Raw records
━━━━━━━━━━━━━━━━━━━━
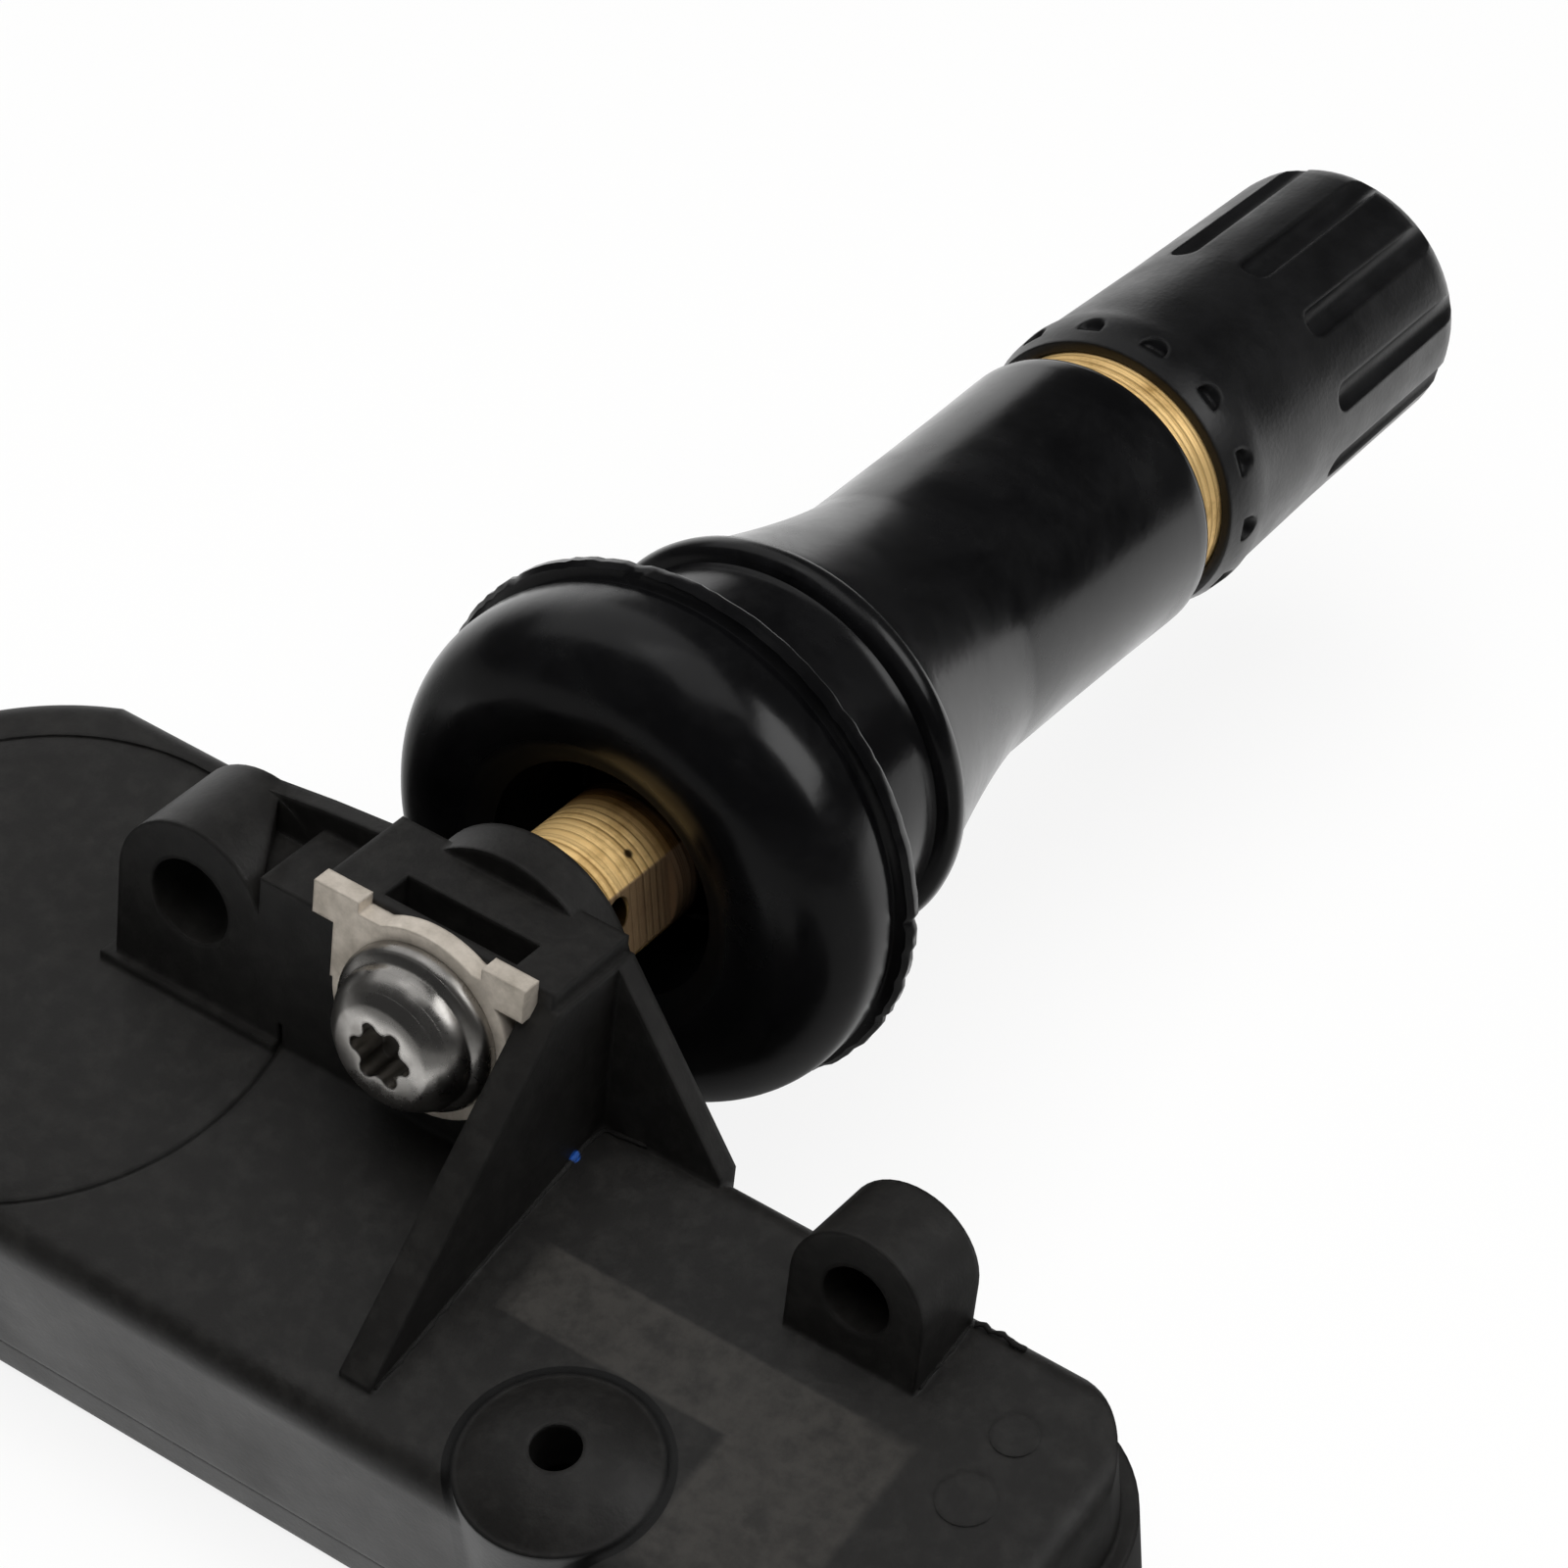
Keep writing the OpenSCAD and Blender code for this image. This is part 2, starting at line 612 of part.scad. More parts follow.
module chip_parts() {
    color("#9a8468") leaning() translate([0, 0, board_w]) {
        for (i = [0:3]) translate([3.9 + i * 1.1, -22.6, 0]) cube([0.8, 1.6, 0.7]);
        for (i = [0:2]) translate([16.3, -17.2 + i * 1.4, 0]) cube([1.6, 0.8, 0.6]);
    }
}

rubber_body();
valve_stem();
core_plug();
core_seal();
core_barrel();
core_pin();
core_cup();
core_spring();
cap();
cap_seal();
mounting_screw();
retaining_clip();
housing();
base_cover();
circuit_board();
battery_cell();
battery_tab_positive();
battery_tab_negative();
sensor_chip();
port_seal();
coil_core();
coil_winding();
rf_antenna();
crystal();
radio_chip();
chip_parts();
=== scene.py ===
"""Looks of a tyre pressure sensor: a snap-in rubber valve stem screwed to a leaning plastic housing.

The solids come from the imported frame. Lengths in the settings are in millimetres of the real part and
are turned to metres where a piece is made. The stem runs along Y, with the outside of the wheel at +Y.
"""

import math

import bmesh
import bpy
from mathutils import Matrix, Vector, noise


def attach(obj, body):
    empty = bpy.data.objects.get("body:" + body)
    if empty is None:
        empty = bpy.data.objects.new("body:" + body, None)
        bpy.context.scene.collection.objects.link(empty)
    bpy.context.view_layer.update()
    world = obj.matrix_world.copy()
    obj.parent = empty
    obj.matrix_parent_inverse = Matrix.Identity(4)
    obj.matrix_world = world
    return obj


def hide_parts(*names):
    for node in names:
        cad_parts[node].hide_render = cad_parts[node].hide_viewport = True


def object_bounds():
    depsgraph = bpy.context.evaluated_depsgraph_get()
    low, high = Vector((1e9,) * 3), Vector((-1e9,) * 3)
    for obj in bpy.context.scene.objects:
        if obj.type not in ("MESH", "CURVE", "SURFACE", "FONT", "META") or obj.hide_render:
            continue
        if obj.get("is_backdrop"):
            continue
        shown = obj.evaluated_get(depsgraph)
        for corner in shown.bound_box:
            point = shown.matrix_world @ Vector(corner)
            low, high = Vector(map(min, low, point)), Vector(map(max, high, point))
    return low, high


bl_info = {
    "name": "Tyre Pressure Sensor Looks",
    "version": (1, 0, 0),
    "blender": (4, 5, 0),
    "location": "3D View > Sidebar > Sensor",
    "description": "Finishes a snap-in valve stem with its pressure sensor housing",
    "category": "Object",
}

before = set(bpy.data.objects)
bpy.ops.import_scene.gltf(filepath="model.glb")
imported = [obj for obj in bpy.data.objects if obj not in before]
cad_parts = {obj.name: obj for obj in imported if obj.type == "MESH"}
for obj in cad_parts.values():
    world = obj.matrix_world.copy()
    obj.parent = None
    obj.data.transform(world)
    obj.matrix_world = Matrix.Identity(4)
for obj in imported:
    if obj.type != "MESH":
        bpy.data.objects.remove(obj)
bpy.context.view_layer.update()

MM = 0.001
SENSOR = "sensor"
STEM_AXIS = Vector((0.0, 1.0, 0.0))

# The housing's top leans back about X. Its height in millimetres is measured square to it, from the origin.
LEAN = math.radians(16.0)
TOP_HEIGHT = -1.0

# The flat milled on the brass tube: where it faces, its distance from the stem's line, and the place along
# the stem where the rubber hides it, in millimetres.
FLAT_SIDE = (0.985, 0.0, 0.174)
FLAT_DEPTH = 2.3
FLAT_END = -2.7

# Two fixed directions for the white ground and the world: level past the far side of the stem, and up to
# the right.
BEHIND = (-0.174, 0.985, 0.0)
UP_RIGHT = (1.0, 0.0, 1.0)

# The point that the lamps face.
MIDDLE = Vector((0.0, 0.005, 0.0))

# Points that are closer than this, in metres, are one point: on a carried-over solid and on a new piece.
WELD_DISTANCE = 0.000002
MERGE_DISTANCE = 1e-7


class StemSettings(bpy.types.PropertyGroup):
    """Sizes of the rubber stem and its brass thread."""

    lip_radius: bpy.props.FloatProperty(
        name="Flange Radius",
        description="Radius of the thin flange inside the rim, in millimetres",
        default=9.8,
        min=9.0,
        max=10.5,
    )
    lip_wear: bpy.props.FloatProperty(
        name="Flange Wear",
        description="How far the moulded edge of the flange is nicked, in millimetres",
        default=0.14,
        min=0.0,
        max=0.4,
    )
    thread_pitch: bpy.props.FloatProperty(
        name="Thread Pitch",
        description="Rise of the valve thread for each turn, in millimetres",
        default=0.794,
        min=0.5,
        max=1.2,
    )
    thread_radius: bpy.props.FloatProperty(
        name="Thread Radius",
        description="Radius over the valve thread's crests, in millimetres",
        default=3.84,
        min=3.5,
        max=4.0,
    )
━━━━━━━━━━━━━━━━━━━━
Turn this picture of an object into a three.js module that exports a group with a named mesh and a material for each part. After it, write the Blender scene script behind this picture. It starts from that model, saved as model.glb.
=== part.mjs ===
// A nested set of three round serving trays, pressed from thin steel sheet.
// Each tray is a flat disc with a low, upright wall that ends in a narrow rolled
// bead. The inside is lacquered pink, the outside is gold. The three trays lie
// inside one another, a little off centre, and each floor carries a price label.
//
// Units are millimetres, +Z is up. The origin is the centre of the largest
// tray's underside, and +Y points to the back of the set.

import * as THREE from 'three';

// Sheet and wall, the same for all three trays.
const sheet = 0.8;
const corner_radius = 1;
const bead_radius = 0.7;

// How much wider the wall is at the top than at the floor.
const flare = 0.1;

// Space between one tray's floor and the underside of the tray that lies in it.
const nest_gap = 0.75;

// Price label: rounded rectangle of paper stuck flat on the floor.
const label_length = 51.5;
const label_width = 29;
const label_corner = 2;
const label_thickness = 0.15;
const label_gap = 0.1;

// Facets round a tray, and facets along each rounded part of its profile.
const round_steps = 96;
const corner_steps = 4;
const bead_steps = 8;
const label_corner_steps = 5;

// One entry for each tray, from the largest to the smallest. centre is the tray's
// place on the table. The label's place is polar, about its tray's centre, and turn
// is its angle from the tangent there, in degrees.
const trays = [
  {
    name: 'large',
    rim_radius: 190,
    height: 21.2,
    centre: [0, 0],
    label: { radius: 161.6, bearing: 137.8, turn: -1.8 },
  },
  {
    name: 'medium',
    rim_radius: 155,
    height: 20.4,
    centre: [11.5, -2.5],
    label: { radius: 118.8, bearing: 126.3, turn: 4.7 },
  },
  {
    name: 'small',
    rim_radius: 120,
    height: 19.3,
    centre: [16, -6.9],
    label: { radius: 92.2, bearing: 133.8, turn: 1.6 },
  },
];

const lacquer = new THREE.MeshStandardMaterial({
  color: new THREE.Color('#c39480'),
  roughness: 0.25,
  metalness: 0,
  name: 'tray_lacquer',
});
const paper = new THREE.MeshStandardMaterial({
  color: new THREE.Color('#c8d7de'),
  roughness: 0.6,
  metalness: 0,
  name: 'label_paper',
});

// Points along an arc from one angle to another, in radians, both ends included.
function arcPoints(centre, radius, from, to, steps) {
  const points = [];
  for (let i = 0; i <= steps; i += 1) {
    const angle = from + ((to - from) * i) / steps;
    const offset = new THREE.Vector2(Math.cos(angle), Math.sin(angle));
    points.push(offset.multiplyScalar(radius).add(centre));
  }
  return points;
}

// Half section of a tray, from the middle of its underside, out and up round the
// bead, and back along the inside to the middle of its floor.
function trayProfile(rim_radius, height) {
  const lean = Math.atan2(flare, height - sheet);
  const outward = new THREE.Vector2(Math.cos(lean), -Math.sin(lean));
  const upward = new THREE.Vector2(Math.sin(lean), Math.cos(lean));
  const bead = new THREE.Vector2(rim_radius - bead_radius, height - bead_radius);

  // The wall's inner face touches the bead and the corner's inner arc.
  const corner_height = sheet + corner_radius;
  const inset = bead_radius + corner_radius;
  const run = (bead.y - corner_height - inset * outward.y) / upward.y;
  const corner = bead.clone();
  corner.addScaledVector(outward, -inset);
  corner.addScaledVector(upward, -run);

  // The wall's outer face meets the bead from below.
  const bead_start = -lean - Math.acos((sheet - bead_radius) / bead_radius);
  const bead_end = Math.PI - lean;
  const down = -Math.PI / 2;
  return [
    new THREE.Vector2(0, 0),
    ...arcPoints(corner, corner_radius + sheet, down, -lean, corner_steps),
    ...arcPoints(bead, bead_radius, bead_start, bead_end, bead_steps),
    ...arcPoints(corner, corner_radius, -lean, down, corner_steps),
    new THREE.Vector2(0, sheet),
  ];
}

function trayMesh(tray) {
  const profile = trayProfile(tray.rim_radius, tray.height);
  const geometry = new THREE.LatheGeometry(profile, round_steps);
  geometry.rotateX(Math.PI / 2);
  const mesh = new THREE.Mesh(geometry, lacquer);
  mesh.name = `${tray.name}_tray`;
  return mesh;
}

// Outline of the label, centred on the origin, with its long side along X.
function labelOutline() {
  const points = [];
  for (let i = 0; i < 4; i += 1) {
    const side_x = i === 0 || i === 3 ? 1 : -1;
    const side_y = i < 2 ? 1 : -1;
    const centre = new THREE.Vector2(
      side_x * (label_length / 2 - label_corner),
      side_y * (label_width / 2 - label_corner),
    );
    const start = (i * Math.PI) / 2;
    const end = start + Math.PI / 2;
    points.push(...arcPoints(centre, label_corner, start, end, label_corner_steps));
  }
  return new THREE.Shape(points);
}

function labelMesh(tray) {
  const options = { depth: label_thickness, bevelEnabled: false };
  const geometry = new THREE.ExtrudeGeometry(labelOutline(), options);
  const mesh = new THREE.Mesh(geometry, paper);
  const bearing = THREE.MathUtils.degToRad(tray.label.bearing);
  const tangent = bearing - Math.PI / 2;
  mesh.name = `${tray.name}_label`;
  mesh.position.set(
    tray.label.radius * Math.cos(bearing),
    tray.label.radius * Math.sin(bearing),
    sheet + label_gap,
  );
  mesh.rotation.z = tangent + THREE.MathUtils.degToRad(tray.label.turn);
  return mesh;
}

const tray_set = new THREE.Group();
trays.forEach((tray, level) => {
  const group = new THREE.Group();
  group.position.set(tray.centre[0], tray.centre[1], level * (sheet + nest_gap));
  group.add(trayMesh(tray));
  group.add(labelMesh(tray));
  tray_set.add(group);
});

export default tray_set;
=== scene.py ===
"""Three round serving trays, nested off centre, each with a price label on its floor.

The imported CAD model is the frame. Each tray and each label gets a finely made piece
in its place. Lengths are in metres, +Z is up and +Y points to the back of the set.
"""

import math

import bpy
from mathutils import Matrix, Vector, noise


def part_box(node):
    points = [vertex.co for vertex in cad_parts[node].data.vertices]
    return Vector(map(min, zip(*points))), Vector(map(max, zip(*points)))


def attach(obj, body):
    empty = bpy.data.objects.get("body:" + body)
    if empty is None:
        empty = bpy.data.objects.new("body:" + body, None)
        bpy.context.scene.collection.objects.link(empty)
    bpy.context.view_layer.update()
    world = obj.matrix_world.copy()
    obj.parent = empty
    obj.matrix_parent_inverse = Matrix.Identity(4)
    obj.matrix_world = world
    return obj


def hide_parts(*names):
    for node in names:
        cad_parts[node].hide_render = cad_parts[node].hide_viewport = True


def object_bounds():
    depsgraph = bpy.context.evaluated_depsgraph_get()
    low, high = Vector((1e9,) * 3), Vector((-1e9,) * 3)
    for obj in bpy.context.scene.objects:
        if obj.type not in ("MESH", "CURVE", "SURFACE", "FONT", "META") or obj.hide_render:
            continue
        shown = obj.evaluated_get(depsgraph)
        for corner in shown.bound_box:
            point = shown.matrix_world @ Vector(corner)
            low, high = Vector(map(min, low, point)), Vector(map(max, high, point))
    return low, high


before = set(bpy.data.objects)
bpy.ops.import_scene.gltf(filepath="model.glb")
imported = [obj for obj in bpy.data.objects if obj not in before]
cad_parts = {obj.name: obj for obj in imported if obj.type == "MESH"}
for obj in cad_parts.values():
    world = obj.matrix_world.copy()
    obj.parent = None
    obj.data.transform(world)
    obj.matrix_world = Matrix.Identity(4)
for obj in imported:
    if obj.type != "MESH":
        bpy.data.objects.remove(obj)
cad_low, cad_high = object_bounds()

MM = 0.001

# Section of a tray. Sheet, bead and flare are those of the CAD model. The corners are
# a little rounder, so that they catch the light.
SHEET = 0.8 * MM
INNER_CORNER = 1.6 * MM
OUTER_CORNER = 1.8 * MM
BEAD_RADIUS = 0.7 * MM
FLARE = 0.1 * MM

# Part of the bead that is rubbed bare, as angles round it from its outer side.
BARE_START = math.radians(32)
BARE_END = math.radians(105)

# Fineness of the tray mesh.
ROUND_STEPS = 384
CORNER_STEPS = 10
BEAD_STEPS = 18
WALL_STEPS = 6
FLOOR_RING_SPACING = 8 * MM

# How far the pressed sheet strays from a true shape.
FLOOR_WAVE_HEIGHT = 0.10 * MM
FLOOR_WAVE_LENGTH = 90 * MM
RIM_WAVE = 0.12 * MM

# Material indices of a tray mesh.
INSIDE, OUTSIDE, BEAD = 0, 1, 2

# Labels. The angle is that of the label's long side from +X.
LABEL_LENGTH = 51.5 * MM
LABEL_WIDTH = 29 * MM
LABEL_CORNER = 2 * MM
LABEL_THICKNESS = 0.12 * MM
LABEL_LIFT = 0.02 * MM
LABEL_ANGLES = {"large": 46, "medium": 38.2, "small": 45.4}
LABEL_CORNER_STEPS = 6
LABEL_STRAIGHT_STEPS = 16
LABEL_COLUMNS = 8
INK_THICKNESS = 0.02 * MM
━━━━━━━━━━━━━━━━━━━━
Description of the task
In the records above, how many lines include "frame"? Give that number and nothing more.

Finished exercise
2